We must drop the columns containing strings in order to compute numerical distances.

In [None]:
attributes = iris.drop('Color')
# For converting iris to binary

def is_one(x):
    if x == 'setosa':
        return 1
    else:
        return 0

# we drop the sepal_length and sepal_width columns
# try going through the classification process again using all 4 features, or the other two!
attributes = attributes.with_column('Class', iris.apply(is_one, 0)).drop('species').drop("sepal_length", "sepal_width")
attributes.show()


In [None]:
# the distance formula - no different than what you probably learned in middle school
def distance(point1, point2):
    """Returns the distance between point1 and point2
    where each argument is an array 
    consisting of the coordinates of the point"""
    return np.sqrt(np.sum((point1 - point2)**2))

In [None]:
# same species
distance(np.array(attributes.row(0)), np.array(attributes.row(1)))

In [None]:
# different species
distance(np.array(attributes.row(0)), np.array(attributes.row(90)))

Notice that the distance between a setosa row and a veriscolor row is much higher than that between two setosa rows.

## Implementing the Classifier

Take a look at the function implementations below. They will be similar to what you will use in Project 3, so make sure you understand the implementations!

There are no new table manipulations here.

In [None]:
def all_distances(training, new_point):
    """Returns an array of distances
    between each point in the training set
    and the new point (which is a row of attributes)"""
    feats = training.drop('Class')
    def distance_from_point(row):
        # uses distance formula, this makes it work on rows of a table
        return distance(np.array(new_point), np.array(row))
    return feats.apply(distance_from_point)

def table_with_distances(training, new_point):
    # called by closest, calls all_distances
    """Augments the training table 
    with a column of distances from new_point"""
    return training.with_column('Distance', all_distances(training, new_point))

def closest(training, new_point, k):
    """Returns a table of the k rows of the augmented table
    corresponding to the k smallest distances"""
    # called by classify, calls table_with_distances
    with_dists = table_with_distances(training, new_point)
    sorted_by_distance = with_dists.sort('Distance')
    topk = sorted_by_distance.take(np.arange(k))
    return topk

def majority(topkclasses):
    """ Input: a table, with columns like the attributes table
    Returns whether the majority of rows are setosa or versicolor irises
    """
    ones = topkclasses.where('Class', are.equal_to(1)).num_rows
    zeros = topkclasses.where('Class', are.equal_to(0)).num_rows
    if ones > zeros:
        return 1
    else:
        return 0

def classify(training, new_point, k):
    """The actual classification function that
    returns a classifications based upon the majority of the neighbors"""
    
    # calls closest
    closestk = closest(training, new_point, k)
    topkclasses = closestk.select('Class')
    return majority(topkclasses)

Let's play around with these functions a little.
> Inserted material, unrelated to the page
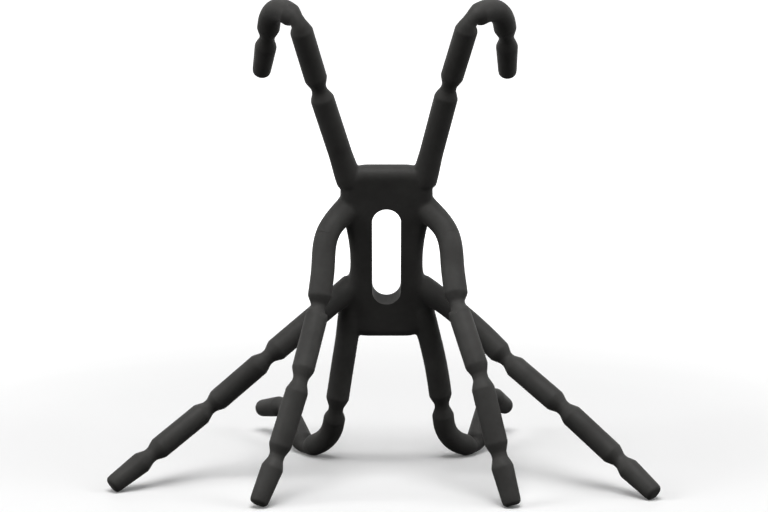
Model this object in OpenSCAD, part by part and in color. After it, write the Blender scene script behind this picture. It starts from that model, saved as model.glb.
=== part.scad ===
// Flexible grip stand: a soft body with eight bendable legs, posed as a stand
// Two upper legs hook over the top of what it holds, two lower legs hook under it,
// and the front and side legs prop it up on the table.

/* [Body] */
// Length of the body
body_len = 51.6; // [46:0.2:60]
// Width across the shoulders of the body
body_w = 25.5; // [24:0.1:30]
// Width of the waist
waist_w = 20.2; // [18.4:0.1:23]
// Thickness of the body
body_thick = 6.5; // [6:0.1:8]
// Length of the straight stretch at each end of the body
end_w = 11; // [6:0.5:13]
// Radius of the sides where they turn in to the waist, to the middle of the rounded edge
shoulder_turn = 8; // [4:0.5:12]
// Length of the straight stretch of a side at the top
top_side_len = 4; // [2:0.1:6]
// Length of the straight stretch of a side at the bottom
bottom_side_len = 2; // [1:0.1:4]
// Distance of the waist below the middle of the body
waist_drop = 3.3; // [0:0.1:6]
// Width of the slot through the body
slot_w = 8; // [5:0.1:9]
// Length of the slot
slot_len = 29; // [16:0.5:31]
// Distance of the slot below the middle of the body
slot_drop = 1.6; // [0:0.1:3]

/* [Legs] */
// Diameter of a leg along its thick lengths
leg_d = 6.1; // [5.4:0.1:6.4]
// Diameter of a leg at its necks
neck_d = 3.6; // [3:0.1:4]
// Distance from neck to neck
neck_pitch = 21.6; // [18:0.1:28]
// Distance of an upper leg's root from the top end of the body
upper_root_drop = 4.8; // [4:0.1:6]
// Distance of a front leg's root from the top end of the body
front_root_drop = 13.4; // [11:0.1:16]
// Distance of a side leg's root from the bottom end of the body
side_root_rise = 13.2; // [11:0.1:16]
// Distance of a lower leg's root from the bottom end of the body
lower_root_rise = 5.7; // [5:0.1:7]
// Depth inside the body's sides at which the roots start
root_depth = 2.25; // [2:0.05:3]
// How much farther in the lower legs' roots start
lower_root_inset = 0.5; // [0:0.1:1]
// Length of the root of an upper leg
upper_root_len = 28; // [24:0.5:36]
// Length of the root of a front leg
front_root_len = 31; // [28:0.5:36]
// Length of the root of a side leg
side_root_len = 31; // [26:0.5:36]
// Length of the root of a lower leg
lower_root_len = 28.8; // [24:0.1:36]
// Length of a tip
tip_len = 13.8; // [11:0.1:20]
// Diameter of a tip next to its shoulder
tip_d = 5.8; // [5:0.1:6]
// Diameter of a tip at its end
tip_end_d = 4.8; // [4:0.1:5]
// Rounding of the tip's end
tip_round = 1.2; // [0.4:0.1:1.6]
// Rounding of the shoulders beside a neck
shoulder_round = 1.5; // [0.6:0.1:2]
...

To see how this works, we'll can find the five nearest neighbors of the first iris in our data. Since this iris is part of the dataset, it is its own nearest neighbor. So we should expect to see it at the top of the list, followed by four others.

In [None]:
# run this cell
eyeball = attributes.drop('species').drop('Color').drop('Class').row(0)
eyeball

In [None]:
# note that we are using the attribute table, rahter that iris, and that the closest points are also 1's
# recall that 1 = setosa
closest(attributes, eyeball, 5)

### Use the train-test split code we wrote in the worksheet to split the `iris` table into a training and test set.

In [None]:
shuffled_data = attributes.sample(with_replacement=False) #randomly shuffle
training_size_proportion = .2
dataset_size = iris.num_rows
x = int(np.round(training_size_proportion * dataset_size))   # don't worry about the int(np.round) part!
training_set = shuffled_data.take(np.arange(x))
testing_set = shuffled_data.take(np.arange(x,dataset_size))

In [None]:
# note shuffling of classes
training_set

## Running the Classifier

We want to verify the accuracy of our classifier, so we define a series of functions that will look at where two arrays are the same and will tell us how many predictions we got correct. 
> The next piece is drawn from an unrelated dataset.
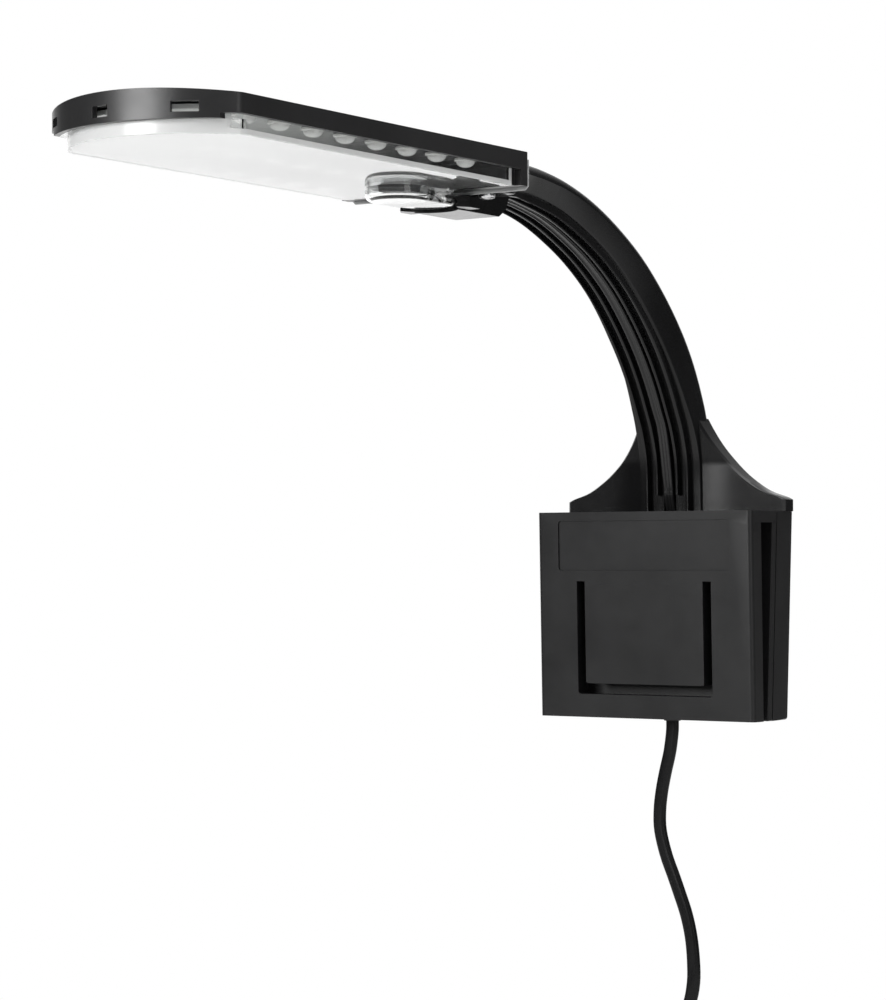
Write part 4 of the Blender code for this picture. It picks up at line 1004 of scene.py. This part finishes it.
def arm():
    root = lean(box(*ARM_ROOT), HOUSING_FRONT, HOUSING_BACK)
    pad = slab("YZ", PAD_PROFILE, -PAD_HALF_WIDTH, PAD_HALF_WIDTH)
    collar = slab("XY", COLLAR_PLAN, *COLLAR_HEIGHTS)
    body = join(arm_loft(), fish_tail(), root, join(pad, collar))
    notch = slab("XY", capsule_outline(BOSS_RADIUS + 0.3, BOSS_FRONT_CENTRE, BOSS_REAR_CENTRE),
                 COLLAR_HEIGHTS[0] - 2, BOSS_TOP + 0.3)
    lead_slot = slab("YZ", LEAD_SLOT, *span(LEAD_CHANNEL))
    lead_exit = slab("YZ", LEAD_EXIT, *span(LEAD_EXIT_HALF_WIDTH))
    holes = [rod("Z", place, SCREW_BORE, 88.0, SOCKET[2][0] + 1, 24) for place in HEAD_SCREWS]
    holes += [rod("Y", place, SCREW_BORE, 8.0, 15.0, 24) for place in ARM_SCREWS]
    for inner, outer in ((INNER_RIB[1] - 0.2, INNER_RIB[0] + 0.2),
                         (-INNER_RIB[0] - 0.2, -INNER_RIB[1] + 0.2)):
        holes.append(box((inner, outer), (4.0, 7.5), (FOOT_BOTTOM - 1, INNER_RIB_FOOT)))
    body = cut(body, notch, box(*SOCKET), lead_slot, lead_exit, *holes)
    show("arm_moulding", body, "arm_plastic", "arm_body", edge=0.22, smooth=30)


LEAD_TOP = ((-129.6, 96.2), (-120.0, 96.2), (-110.0, 96.2), (-102.0, 96.0), (-96.0, 94.9))
LEAD_BOTTOM = ((6.3, 13.2), (6.7, 9.6), (7.5, 6.6), (8.6, 3.0), (8.9, -1.5), (8.6, -8.0))
LEAD_DEPTH = 1.0
LEAD_CORE_RADIUS = 0.7
LEAD_CORE_SPACING = 2.1


def lead():
    """Flat twin lead in the arm's middle channel: two round cores joined by a web."""
    middle = []
    for back, under in list(zip(ARM_BACK, ARM_UNDER))[2:-2]:
        back = Vector(back)
        under = Vector(under)
        middle.append(under + (back - under).normalized() * LEAD_DEPTH)
    flat = smooth_path([*LEAD_BOTTOM[::-1], *middle, *LEAD_TOP[::-1]], 6)
    path = [Vector((0.0, p[0], p[1])) * MM for p in flat]
    right = arc((LEAD_CORE_SPACING / 2, 0.0), LEAD_CORE_RADIUS, -155, 155, 14)
    section = [(x * MM, z * MM) for x, z in right + [(-x, -z) for x, z in right]]
    mesh = sweep(path, section, (1.0, 0.0, 0.0), lambda distance: math.radians(90))
    show("arm_twin_lead", mesh, "lead_jacket", "arm_lead", smooth=50)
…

`count_zero` and `count_equal` work together to show the number of instances in 2 arrays where they have the same corresponding elements. If `array1` and `array2` have the same element at index 0, then `(array1 - array2).item(0)` will be 0. 
This is how we check if our classifier predicted correctly. 

In [None]:
def count_zero(array):
    """Counts the number of 0's in an array"""
    return len(array) - np.count_nonzero(array)

def count_equal(array1, array2):
    """Takes two numerical arrays of equal length
    and counts the indices where the two are equal"""
    return count_zero(array1 - array2)

def evaluate_accuracy(training, test, k):
    """runs the testing set's labels against
    a classifier trained on testing data. 
    This takes in unseen data and outputs a
    proportion of correct predictions"""
    test_attributes = test.drop('Class') #dataset with labels removed
    def classify_testrow(row):
        """Classifies the testing data using the classify function"""
        return classify(training, row, k)
    c = test_attributes.apply(classify_testrow)
    return count_equal(c, test.column('Class')) / test.num_rows

In [None]:
evaluate_accuracy(training_set, testing_set, 5)

WoW! Looks like our classifier was really accurate. Why is this?

*Write your answer here, replacing this text.*

Remember that we only used `petal_length` and `petal_width` in this classifier. Try running it again using all 4 featurs or just the `sepal_length` and `sepal_width`.

*Hint*: to do this, you only need to change 1 line of code in the setup of the `attributes` table.